TASK DETAILS → Please output exactly the lines of the material from the first through the line containing "Scale=size)), 1, 0.4)", and nothing more.
[START SOURCE EXCERPT]
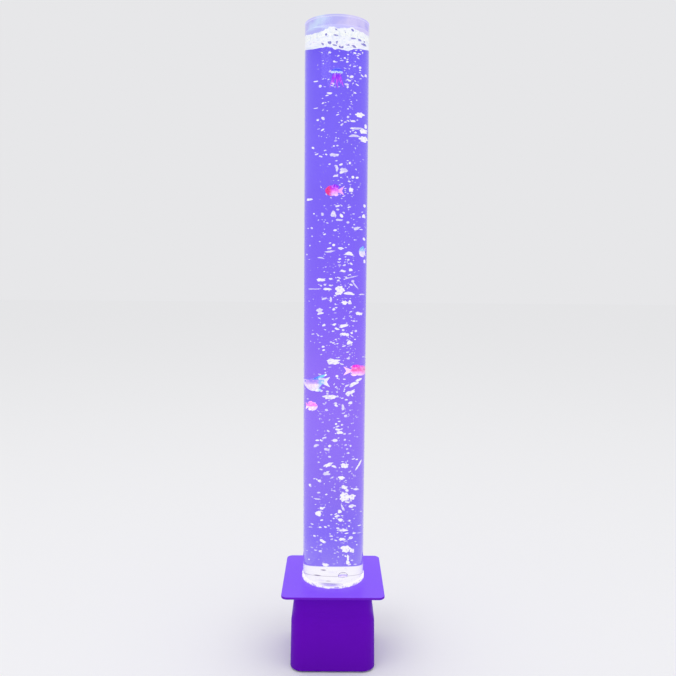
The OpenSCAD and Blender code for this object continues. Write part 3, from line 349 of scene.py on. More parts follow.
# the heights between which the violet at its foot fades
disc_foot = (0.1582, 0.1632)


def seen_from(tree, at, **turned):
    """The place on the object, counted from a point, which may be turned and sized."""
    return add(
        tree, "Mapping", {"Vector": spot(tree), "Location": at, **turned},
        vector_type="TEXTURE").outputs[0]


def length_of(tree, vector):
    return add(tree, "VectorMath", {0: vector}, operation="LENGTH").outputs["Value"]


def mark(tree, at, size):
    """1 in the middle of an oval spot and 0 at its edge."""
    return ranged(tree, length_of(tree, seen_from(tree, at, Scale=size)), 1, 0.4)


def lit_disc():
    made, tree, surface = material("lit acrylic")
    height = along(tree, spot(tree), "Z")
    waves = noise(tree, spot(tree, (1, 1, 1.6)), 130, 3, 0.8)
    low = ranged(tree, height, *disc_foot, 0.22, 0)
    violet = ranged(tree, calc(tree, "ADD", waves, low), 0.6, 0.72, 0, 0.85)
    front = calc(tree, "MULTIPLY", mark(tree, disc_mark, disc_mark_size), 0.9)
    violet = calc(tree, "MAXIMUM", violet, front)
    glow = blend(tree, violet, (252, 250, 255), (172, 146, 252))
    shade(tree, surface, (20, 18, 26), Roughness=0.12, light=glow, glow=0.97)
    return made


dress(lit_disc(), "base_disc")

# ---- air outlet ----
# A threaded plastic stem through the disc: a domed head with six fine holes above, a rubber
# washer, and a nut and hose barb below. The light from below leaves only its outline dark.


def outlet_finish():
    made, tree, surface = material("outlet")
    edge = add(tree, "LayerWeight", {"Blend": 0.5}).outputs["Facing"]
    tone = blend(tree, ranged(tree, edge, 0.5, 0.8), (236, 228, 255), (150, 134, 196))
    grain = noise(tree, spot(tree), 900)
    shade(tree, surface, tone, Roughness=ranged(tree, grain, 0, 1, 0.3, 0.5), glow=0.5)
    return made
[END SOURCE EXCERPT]
SOLUTION FOR THIS PROBLEM →
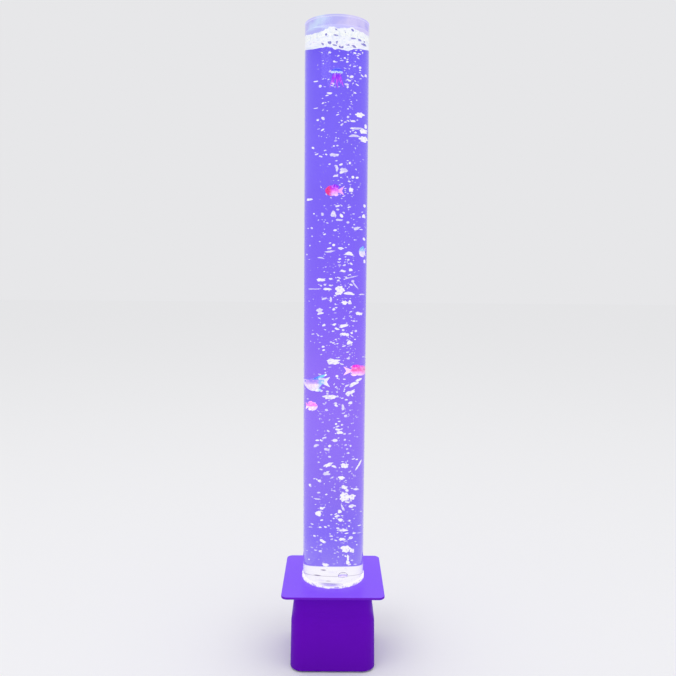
The OpenSCAD and Blender code for this object continues. Write part 3, from line 349 of scene.py on. More parts follow.
# the heights between which the violet at its foot fades
disc_foot = (0.1582, 0.1632)


def seen_from(tree, at, **turned):
    """The place on the object, counted from a point, which may be turned and sized."""
    return add(
        tree, "Mapping", {"Vector": spot(tree), "Location": at, **turned},
        vector_type="TEXTURE").outputs[0]


def length_of(tree, vector):
    return add(tree, "VectorMath", {0: vector}, operation="LENGTH").outputs["Value"]


def mark(tree, at, size):
    """1 in the middle of an oval spot and 0 at its edge."""
    return ranged(tree, length_of(tree, seen_from(tree, at, Scale=size)), 1, 0.4)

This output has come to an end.